● EXERCISE: Below is a listing; restate from it, character for character, the lines beginning at the line holding "imported = [obj" and ending at the line holding "HOUSING_WALL = 1.5 * MM", both included.

--- start of STORED ROWS ---

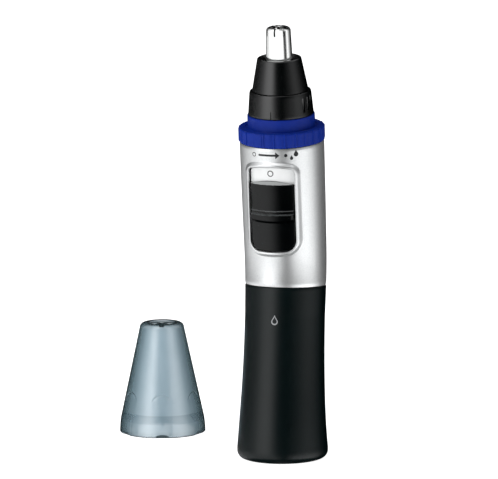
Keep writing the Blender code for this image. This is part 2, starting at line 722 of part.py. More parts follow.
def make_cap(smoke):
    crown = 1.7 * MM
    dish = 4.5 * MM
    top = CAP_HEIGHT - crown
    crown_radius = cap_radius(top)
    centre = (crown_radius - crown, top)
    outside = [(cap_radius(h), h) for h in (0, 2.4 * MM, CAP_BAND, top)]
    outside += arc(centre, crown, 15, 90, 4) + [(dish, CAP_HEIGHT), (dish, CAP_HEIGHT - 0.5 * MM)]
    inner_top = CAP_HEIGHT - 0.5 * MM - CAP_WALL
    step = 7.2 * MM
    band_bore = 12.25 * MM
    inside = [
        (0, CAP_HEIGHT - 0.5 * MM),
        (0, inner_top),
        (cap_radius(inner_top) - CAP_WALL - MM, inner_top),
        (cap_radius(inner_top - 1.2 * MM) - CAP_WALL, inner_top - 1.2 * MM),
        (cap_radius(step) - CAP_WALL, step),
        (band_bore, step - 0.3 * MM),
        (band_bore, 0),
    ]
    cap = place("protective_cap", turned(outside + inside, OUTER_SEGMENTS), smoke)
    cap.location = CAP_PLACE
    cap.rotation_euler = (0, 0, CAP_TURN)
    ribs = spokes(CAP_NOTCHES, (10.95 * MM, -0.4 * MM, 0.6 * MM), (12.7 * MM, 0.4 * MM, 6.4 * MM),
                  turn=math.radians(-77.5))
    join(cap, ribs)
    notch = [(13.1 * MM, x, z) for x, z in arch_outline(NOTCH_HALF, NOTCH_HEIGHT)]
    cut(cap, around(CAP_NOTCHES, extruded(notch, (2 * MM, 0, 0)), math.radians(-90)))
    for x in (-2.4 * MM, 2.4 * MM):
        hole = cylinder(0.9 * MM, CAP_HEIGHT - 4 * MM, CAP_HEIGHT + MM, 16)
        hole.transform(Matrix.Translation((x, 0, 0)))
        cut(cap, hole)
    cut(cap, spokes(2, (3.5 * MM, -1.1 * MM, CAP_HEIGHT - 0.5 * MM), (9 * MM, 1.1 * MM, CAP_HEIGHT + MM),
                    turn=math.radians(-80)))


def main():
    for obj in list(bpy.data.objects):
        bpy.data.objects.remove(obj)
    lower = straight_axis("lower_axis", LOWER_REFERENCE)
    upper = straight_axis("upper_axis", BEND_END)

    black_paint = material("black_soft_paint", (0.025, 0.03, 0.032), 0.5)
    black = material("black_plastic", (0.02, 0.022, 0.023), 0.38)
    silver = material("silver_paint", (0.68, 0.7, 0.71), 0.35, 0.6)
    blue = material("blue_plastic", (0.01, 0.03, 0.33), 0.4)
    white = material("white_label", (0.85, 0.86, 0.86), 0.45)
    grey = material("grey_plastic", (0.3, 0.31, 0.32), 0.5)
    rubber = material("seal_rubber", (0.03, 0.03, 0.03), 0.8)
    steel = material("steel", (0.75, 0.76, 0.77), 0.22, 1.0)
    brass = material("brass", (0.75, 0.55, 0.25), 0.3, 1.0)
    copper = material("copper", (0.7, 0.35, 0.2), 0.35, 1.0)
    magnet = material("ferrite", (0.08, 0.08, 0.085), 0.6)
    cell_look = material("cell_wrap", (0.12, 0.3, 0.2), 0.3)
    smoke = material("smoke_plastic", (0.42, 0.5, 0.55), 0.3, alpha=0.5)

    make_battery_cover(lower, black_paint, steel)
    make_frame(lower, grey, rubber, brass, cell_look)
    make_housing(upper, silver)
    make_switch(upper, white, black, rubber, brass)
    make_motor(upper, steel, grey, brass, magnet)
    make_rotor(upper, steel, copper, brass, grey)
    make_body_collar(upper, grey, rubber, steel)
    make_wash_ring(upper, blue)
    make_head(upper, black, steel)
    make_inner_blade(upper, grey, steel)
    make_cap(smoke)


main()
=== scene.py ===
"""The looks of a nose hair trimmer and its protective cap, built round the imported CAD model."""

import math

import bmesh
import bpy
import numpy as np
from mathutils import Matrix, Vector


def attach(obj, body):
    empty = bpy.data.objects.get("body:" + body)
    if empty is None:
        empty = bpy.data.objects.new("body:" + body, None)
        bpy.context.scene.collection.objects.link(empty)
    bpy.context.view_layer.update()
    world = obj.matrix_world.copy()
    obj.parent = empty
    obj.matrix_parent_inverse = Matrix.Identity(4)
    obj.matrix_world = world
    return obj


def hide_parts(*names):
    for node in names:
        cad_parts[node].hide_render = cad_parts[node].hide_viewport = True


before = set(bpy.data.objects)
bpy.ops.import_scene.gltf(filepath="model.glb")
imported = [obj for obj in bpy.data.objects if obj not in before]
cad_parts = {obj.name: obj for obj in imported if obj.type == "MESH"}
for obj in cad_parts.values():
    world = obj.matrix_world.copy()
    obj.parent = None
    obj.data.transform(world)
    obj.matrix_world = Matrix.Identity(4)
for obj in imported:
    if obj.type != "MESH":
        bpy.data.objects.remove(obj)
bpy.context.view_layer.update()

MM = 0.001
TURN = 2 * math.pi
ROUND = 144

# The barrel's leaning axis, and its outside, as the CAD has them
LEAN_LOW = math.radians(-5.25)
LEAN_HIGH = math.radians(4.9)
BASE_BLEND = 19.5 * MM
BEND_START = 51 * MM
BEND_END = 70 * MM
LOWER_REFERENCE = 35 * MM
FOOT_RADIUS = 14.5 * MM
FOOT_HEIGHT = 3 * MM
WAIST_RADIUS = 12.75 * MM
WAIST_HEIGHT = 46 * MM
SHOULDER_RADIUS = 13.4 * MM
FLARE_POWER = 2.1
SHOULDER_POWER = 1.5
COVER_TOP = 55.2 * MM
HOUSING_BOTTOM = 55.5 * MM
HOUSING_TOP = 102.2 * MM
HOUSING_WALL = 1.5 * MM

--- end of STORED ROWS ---
--- start of STORED ROWS ---

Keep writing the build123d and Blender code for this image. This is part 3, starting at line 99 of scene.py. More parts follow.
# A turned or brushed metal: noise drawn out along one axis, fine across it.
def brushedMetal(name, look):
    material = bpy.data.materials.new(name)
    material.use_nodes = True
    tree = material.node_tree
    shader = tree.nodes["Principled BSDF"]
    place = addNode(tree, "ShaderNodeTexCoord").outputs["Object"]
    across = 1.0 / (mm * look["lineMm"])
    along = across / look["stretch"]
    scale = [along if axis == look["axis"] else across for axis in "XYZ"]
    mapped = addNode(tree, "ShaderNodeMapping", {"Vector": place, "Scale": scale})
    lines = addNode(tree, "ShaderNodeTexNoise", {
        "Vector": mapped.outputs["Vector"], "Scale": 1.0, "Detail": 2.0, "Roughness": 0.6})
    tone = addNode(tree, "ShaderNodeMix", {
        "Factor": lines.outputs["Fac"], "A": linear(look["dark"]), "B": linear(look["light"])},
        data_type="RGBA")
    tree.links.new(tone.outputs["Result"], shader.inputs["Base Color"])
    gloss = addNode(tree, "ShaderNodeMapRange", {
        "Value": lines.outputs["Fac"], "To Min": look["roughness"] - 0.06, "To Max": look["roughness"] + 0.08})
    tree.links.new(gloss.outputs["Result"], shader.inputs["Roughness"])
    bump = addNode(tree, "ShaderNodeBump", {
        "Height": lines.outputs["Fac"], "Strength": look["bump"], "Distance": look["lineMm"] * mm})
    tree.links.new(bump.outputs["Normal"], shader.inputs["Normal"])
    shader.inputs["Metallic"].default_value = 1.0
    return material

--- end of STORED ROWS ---
--- start of STORED ROWS ---

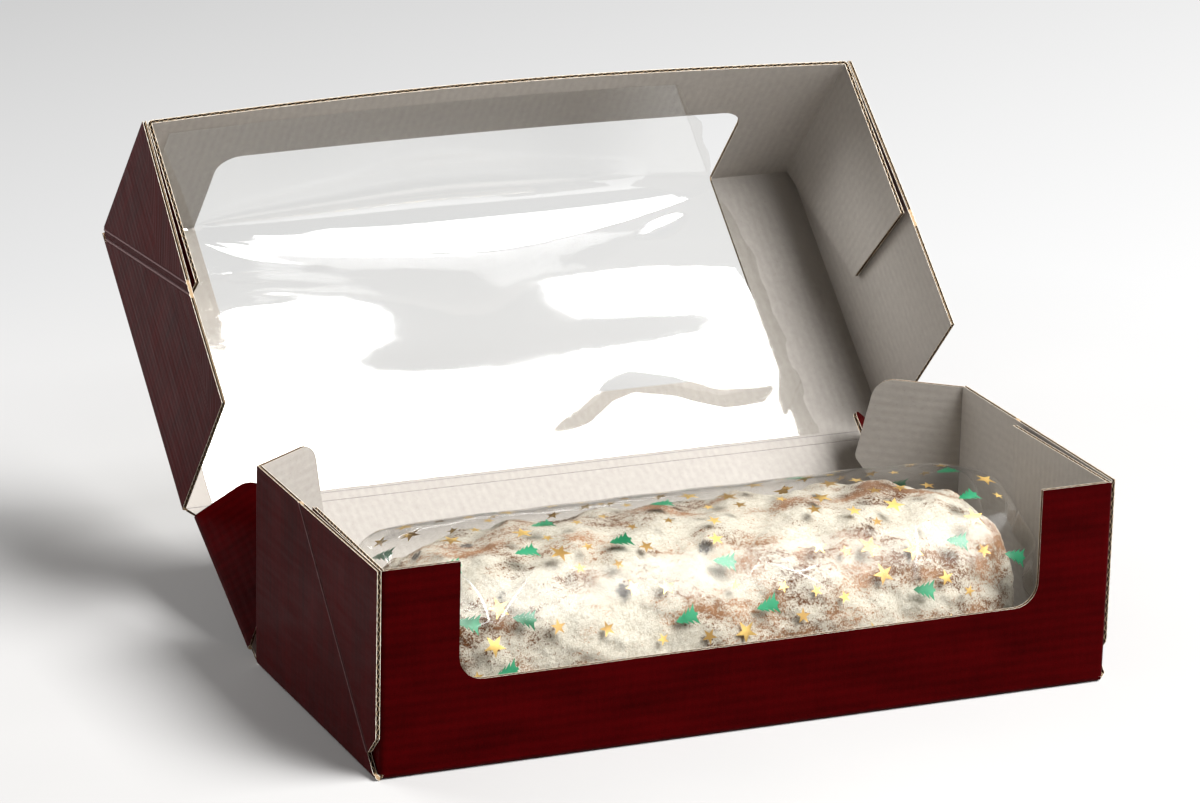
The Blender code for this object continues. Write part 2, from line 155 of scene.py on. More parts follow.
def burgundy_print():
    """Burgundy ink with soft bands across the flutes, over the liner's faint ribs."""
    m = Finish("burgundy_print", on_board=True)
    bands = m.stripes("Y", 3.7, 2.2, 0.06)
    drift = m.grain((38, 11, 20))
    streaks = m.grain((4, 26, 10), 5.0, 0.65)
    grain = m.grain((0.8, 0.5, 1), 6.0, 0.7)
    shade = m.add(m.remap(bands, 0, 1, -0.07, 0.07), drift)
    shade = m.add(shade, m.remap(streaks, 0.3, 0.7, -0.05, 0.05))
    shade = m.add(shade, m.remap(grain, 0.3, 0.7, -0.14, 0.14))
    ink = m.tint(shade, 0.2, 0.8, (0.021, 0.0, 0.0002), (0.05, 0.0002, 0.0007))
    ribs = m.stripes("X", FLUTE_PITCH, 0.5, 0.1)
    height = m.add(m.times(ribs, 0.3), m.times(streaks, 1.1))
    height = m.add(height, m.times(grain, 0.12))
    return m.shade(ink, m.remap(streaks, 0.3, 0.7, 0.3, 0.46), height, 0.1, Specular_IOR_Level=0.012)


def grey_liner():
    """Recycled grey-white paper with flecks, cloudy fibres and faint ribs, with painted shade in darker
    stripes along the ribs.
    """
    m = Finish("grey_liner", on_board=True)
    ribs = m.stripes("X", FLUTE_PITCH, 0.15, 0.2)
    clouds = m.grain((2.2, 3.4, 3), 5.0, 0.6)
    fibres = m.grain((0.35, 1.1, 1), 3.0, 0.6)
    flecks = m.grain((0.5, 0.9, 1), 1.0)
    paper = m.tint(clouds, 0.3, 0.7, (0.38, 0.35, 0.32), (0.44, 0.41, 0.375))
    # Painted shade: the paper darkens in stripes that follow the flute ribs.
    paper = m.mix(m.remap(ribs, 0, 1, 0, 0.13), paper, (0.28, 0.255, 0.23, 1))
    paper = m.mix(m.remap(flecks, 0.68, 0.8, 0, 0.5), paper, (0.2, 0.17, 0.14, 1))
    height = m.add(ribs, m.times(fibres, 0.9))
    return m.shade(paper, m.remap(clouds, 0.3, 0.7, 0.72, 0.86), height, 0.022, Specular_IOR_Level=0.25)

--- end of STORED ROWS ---

● WORKED ANSWER:
imported = [obj for obj in bpy.data.objects if obj not in before]
cad_parts = {obj.name: obj for obj in imported if obj.type == "MESH"}
for obj in cad_parts.values():
    world = obj.matrix_world.copy()
    obj.parent = None
    obj.data.transform(world)
    obj.matrix_world = Matrix.Identity(4)
for obj in imported:
    if obj.type != "MESH":
        bpy.data.objects.remove(obj)
bpy.context.view_layer.update()

MM = 0.001
TURN = 2 * math.pi
ROUND = 144

# The barrel's leaning axis, and its outside, as the CAD has them
LEAN_LOW = math.radians(-5.25)
LEAN_HIGH = math.radians(4.9)
BASE_BLEND = 19.5 * MM
BEND_START = 51 * MM
BEND_END = 70 * MM
LOWER_REFERENCE = 35 * MM
FOOT_RADIUS = 14.5 * MM
FOOT_HEIGHT = 3 * MM
WAIST_RADIUS = 12.75 * MM
WAIST_HEIGHT = 46 * MM
SHOULDER_RADIUS = 13.4 * MM
FLARE_POWER = 2.1
SHOULDER_POWER = 1.5
COVER_TOP = 55.2 * MM
HOUSING_BOTTOM = 55.5 * MM
HOUSING_TOP = 102.2 * MM
HOUSING_WALL = 1.5 * MM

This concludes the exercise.